## [Provided information]
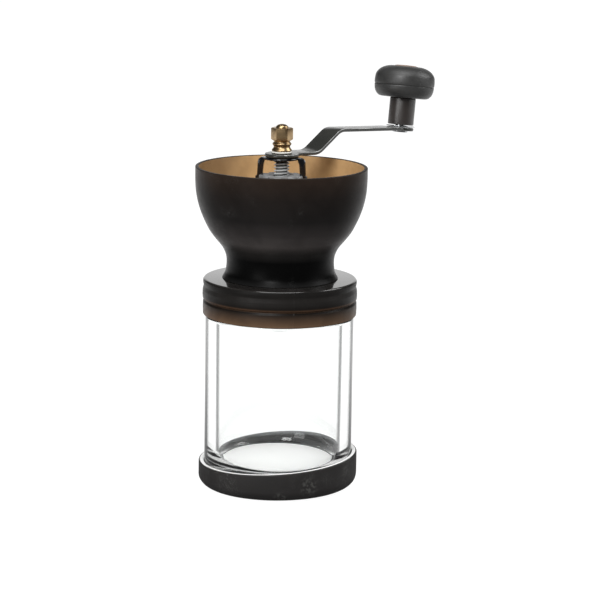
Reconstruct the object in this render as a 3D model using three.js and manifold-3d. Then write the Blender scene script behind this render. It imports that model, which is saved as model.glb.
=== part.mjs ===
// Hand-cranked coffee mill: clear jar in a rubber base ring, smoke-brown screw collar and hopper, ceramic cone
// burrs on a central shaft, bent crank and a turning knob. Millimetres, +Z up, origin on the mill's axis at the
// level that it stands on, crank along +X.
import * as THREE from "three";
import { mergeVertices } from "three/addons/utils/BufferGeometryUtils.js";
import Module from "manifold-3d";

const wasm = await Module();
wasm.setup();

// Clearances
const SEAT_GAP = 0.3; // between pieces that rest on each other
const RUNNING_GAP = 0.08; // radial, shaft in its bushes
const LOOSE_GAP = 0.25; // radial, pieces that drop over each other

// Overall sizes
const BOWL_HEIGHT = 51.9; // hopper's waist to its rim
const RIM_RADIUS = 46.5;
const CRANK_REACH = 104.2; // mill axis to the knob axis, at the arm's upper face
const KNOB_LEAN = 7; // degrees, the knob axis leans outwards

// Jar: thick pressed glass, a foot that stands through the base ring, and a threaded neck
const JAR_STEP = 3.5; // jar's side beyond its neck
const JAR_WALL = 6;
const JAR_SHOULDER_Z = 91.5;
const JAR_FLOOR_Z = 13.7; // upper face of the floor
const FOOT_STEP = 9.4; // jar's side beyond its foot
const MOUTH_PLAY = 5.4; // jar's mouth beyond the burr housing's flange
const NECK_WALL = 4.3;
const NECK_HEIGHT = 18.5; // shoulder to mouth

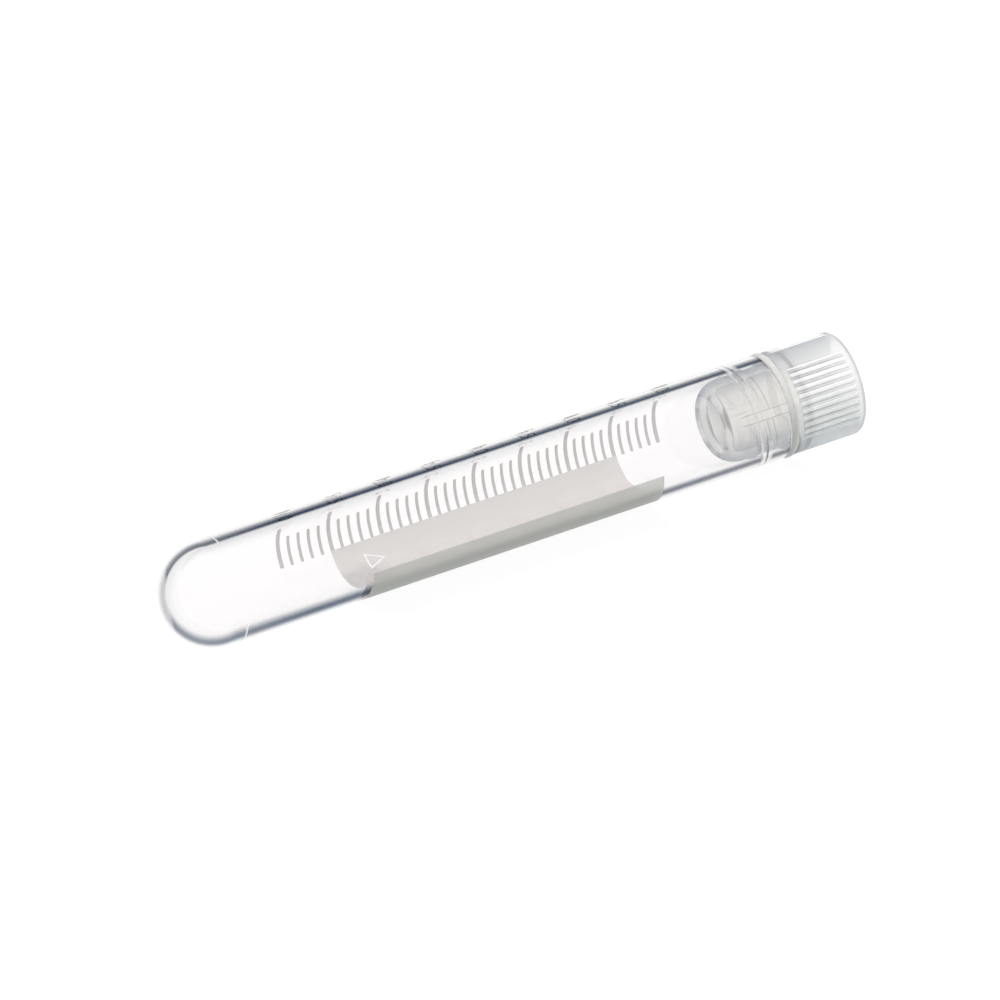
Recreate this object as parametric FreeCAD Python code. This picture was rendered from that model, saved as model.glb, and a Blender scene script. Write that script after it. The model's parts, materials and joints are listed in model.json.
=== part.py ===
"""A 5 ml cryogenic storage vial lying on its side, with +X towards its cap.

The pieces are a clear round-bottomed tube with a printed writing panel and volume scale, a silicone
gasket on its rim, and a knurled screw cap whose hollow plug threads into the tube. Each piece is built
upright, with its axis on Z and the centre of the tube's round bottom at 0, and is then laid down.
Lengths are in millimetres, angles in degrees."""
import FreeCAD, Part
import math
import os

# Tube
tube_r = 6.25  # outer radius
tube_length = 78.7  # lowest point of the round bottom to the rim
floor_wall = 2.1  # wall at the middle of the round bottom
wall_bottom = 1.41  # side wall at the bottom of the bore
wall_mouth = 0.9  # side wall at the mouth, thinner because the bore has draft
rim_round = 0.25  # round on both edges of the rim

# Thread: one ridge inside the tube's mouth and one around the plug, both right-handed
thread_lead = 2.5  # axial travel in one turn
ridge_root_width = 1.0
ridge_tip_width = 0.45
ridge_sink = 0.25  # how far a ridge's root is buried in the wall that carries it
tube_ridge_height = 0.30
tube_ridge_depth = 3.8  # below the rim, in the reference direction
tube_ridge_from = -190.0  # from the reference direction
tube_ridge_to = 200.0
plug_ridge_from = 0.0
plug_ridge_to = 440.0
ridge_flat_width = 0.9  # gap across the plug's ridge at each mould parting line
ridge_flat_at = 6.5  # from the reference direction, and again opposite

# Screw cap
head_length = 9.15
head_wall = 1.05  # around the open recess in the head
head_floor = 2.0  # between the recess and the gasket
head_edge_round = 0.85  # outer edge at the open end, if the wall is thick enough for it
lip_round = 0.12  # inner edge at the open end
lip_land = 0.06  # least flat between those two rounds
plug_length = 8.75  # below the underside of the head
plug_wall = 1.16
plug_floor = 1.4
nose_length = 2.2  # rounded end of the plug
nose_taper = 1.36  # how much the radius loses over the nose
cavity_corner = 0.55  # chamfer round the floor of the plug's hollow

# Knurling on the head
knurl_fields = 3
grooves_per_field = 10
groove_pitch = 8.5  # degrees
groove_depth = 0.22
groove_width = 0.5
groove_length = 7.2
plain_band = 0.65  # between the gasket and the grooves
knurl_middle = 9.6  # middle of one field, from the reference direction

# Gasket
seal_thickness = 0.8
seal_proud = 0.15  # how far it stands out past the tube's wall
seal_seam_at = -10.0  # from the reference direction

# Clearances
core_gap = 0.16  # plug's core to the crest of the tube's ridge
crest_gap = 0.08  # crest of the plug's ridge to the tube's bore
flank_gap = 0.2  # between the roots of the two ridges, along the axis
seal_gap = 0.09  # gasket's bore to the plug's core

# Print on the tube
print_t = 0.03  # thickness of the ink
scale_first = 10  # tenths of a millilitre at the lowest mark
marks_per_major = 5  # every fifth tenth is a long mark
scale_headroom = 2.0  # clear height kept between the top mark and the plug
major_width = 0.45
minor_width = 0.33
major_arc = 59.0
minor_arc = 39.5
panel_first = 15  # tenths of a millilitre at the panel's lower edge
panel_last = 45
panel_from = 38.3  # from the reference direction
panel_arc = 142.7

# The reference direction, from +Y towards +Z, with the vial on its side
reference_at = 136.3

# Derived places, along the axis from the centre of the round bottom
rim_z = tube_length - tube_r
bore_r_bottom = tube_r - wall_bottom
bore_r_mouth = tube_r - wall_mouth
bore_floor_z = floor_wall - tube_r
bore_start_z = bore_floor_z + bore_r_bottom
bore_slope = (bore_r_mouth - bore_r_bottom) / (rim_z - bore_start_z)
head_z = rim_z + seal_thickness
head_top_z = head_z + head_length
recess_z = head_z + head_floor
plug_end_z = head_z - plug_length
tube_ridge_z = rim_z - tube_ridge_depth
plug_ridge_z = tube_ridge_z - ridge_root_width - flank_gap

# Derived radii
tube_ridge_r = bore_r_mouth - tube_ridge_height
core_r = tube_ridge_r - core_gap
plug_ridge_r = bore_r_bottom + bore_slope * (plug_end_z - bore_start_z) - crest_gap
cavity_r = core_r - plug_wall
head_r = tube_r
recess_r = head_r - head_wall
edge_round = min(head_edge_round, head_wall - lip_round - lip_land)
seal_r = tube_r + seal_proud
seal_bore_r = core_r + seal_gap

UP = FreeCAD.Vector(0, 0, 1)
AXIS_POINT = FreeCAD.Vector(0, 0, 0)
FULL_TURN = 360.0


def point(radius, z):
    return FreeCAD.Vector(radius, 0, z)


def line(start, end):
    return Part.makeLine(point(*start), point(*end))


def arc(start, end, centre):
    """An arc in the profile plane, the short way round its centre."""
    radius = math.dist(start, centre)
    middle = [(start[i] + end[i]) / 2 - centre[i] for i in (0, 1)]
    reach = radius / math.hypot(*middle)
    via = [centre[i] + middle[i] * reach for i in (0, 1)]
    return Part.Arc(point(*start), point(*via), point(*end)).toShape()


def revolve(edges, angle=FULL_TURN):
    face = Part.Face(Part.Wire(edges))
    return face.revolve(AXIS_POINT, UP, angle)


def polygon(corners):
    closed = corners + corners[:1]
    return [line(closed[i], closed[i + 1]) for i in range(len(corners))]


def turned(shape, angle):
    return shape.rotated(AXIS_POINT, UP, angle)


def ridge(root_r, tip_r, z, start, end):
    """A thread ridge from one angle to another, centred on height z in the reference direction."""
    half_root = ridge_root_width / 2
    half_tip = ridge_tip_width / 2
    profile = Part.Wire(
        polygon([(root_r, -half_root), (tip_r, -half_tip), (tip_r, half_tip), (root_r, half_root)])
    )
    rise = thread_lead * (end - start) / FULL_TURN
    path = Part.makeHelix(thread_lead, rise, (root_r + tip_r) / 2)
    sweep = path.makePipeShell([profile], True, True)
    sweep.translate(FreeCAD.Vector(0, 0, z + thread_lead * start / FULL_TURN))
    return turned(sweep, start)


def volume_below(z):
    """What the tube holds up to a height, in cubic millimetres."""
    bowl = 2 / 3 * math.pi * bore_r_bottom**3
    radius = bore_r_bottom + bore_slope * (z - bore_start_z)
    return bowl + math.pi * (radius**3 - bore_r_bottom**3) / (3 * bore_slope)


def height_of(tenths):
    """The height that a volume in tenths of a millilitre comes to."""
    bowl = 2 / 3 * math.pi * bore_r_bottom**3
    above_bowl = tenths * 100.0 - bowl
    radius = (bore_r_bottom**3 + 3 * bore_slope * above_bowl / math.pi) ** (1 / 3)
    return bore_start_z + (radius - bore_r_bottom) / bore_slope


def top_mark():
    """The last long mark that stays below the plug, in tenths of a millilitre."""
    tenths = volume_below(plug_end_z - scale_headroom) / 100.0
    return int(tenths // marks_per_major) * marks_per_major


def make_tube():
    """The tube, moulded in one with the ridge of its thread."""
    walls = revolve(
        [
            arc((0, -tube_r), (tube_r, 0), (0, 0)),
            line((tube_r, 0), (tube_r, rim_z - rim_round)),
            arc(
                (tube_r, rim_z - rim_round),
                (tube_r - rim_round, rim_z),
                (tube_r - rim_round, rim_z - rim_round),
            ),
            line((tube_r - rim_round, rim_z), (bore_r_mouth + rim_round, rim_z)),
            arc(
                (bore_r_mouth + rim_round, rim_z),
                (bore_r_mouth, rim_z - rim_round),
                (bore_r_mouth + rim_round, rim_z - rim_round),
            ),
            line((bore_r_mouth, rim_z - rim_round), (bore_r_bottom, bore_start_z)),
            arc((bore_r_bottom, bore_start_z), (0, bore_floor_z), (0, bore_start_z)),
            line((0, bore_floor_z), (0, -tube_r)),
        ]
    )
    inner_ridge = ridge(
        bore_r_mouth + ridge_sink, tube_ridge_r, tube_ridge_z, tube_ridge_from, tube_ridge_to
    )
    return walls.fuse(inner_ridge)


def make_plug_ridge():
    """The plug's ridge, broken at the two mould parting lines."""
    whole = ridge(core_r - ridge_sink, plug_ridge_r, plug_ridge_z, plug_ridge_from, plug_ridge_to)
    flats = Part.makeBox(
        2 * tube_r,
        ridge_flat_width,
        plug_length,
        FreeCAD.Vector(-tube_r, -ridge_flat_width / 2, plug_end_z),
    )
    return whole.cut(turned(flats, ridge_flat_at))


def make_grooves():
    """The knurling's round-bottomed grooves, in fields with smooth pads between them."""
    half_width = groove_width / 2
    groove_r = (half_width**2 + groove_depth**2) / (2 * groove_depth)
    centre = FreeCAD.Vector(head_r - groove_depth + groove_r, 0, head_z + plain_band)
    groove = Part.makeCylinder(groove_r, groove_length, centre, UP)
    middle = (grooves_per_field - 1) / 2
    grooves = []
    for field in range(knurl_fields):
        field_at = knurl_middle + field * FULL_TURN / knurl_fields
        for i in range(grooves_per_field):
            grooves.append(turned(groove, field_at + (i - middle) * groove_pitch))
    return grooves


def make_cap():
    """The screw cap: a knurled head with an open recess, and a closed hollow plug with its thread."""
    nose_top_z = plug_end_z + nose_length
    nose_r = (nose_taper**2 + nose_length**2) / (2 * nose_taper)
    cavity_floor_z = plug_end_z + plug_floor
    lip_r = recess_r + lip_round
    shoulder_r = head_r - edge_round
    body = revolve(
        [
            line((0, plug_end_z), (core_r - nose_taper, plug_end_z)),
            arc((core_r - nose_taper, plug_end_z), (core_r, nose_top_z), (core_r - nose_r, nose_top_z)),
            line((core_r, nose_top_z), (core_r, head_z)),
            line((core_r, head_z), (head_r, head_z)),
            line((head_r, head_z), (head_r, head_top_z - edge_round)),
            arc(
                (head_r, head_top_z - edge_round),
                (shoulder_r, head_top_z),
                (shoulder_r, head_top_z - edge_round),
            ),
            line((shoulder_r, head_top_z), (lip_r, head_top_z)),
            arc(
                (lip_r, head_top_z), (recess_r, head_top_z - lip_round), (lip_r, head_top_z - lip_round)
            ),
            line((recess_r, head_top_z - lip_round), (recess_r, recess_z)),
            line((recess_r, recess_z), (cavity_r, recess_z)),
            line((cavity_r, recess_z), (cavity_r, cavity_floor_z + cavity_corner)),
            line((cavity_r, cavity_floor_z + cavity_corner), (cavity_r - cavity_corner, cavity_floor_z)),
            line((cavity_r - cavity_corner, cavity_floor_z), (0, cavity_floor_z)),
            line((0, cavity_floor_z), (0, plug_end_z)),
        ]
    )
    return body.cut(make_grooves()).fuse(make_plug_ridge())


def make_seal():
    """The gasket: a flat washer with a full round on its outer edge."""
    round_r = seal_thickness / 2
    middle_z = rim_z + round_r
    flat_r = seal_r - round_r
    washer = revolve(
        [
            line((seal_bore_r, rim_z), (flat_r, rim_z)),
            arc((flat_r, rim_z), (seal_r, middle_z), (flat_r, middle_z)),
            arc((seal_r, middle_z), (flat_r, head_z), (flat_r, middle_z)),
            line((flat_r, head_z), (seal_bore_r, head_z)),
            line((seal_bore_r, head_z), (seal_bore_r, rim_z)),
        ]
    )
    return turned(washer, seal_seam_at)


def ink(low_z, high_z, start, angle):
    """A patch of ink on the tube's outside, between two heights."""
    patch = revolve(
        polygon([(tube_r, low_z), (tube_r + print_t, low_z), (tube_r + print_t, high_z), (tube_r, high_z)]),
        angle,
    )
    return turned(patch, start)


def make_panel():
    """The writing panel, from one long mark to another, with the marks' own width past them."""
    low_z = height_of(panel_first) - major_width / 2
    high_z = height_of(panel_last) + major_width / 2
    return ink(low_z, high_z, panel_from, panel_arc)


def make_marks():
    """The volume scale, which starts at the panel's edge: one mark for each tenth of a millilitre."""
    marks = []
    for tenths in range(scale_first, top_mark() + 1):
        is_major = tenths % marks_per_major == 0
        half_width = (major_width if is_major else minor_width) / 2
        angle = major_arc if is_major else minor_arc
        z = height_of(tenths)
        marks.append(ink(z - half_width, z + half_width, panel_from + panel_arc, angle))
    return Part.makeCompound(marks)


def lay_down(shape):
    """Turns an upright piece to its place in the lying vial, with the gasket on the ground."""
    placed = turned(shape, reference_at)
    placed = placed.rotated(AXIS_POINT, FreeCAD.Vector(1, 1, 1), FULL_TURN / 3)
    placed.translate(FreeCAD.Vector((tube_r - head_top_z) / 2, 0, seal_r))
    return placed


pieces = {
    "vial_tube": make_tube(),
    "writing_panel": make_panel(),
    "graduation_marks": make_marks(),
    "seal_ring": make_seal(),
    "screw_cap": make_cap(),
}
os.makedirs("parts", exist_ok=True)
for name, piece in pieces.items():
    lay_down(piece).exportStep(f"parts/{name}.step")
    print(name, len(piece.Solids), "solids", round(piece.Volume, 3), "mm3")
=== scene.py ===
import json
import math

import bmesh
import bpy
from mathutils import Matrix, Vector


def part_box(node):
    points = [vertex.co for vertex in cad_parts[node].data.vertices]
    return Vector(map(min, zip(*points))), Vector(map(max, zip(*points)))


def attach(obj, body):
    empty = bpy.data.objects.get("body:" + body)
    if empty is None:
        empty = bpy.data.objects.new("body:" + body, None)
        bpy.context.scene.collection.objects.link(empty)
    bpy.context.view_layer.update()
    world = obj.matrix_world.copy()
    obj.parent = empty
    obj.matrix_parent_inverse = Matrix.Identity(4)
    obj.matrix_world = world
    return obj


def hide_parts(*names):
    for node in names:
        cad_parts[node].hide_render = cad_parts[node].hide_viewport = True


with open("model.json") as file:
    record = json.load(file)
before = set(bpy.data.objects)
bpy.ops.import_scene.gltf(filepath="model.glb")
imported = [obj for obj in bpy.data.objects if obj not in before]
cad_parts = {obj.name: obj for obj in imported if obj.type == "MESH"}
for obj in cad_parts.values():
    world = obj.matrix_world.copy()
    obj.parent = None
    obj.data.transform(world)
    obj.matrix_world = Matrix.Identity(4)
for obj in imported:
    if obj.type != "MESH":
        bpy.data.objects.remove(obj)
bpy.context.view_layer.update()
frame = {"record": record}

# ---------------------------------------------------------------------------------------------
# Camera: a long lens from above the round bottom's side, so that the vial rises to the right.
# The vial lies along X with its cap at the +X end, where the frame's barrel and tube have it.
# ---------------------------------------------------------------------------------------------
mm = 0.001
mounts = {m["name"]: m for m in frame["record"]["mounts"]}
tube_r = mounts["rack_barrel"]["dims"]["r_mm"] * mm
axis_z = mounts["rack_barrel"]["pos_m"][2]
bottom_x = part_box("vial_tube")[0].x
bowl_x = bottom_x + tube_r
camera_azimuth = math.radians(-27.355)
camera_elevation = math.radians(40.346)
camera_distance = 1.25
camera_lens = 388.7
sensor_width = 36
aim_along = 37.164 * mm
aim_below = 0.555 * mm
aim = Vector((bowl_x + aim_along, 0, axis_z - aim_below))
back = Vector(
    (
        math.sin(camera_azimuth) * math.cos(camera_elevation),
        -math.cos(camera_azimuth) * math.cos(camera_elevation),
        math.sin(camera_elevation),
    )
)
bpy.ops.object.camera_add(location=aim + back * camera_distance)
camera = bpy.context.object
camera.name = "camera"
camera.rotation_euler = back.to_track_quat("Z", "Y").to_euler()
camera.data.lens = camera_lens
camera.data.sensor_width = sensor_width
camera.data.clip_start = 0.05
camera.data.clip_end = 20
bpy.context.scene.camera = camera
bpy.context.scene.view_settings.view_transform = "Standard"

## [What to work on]
Reproduce exactly the lines from the line with "half_width = (major_width" to the line with "obj.matrix_parent_inverse = Matrix.Identity(4)", both end lines included.

## [Response]
        half_width = (major_width if is_major else minor_width) / 2
        angle = major_arc if is_major else minor_arc
        z = height_of(tenths)
        marks.append(ink(z - half_width, z + half_width, panel_from + panel_arc, angle))
    return Part.makeCompound(marks)


def lay_down(shape):
    """Turns an upright piece to its place in the lying vial, with the gasket on the ground."""
    placed = turned(shape, reference_at)
    placed = placed.rotated(AXIS_POINT, FreeCAD.Vector(1, 1, 1), FULL_TURN / 3)
    placed.translate(FreeCAD.Vector((tube_r - head_top_z) / 2, 0, seal_r))
    return placed


pieces = {
    "vial_tube": make_tube(),
    "writing_panel": make_panel(),
    "graduation_marks": make_marks(),
    "seal_ring": make_seal(),
    "screw_cap": make_cap(),
}
os.makedirs("parts", exist_ok=True)
for name, piece in pieces.items():
    lay_down(piece).exportStep(f"parts/{name}.step")
    print(name, len(piece.Solids), "solids", round(piece.Volume, 3), "mm3")
=== scene.py ===
import json
import math

import bmesh
import bpy
from mathutils import Matrix, Vector


def part_box(node):
    points = [vertex.co for vertex in cad_parts[node].data.vertices]
    return Vector(map(min, zip(*points))), Vector(map(max, zip(*points)))


def attach(obj, body):
    empty = bpy.data.objects.get("body:" + body)
    if empty is None:
        empty = bpy.data.objects.new("body:" + body, None)
        bpy.context.scene.collection.objects.link(empty)
    bpy.context.view_layer.update()
    world = obj.matrix_world.copy()
    obj.parent = empty
    obj.matrix_parent_inverse = Matrix.Identity(4)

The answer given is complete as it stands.